Ross, who wants to wrestle in college but doesn’t know if he’ll get the chance, is certain about the program’s future, on one condition.
“Maynes has really put this program together,” he said. “Without him, it wouldn’t feel like a family the way he’s made it. It’s always going to get better with Maynes here.”
Pasque, the other senior, knows this is it for him. Wrestling has his heart, but pole vaulting will claim his athletic future just as soon as Saturday’s complete, through the spring and beyond.
“I tried it and it was so fun,” he said.
Still, whatever happens today and Saturday, Pasque will be leaving with a strange feeling, one masses of senior wrestlers feel every year, finished with the rare 24/7 sport.
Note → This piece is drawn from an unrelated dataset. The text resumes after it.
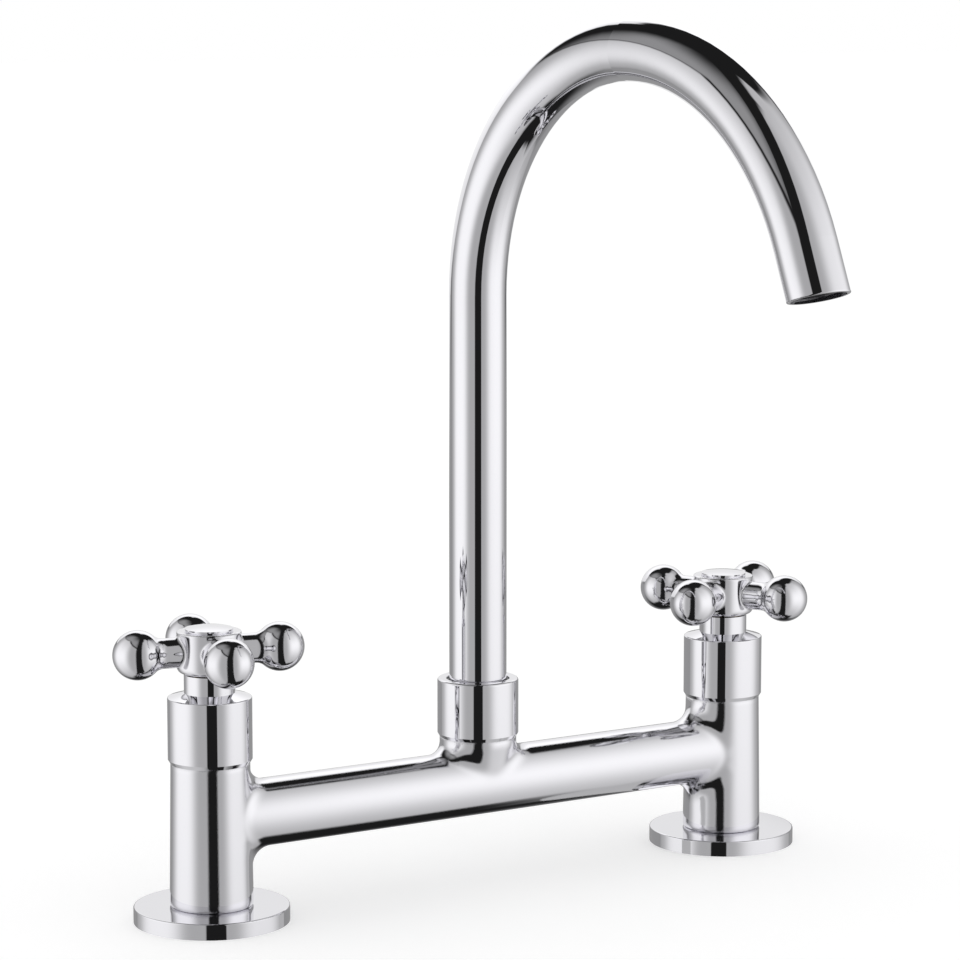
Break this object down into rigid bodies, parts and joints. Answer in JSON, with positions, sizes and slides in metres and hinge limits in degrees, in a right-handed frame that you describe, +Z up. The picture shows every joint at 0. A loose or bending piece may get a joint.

“It’s crazy that it’s all coming to an end this weekend, but it’s a fun place to end it. I’m really happy I’ve made it again,” Pasque said. “This will be it for me, so these are my last couple of days in the wrestling room. These are my last couple of days to wrestle competitively.”
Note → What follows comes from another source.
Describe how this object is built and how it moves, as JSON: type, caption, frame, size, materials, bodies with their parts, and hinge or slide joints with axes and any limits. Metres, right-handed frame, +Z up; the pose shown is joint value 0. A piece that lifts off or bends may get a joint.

Knowing what he helped build must help.
“It’s been really good to watch the program develop,” Pasque said. “I know that I’m leaving it in a good place and I know that the guys here will be taking on leadership roles next year.”
Stumpff qualified third.
“Last year, we sent two,” he said. “This year, four. That’s amazing.”
Every one is so invested in the program. Even Jolliffie, who’s an interesting story.
A Detroit native and resident almost until his 15th birthday, he spent his sophomore year in Florida, where he first took up the sport.
Now he’s a Tiger.
He wasn’t around for “One dual, two duals, four duals.” Only “Six duals.” Yet Maynes believes he fits right in with the rest.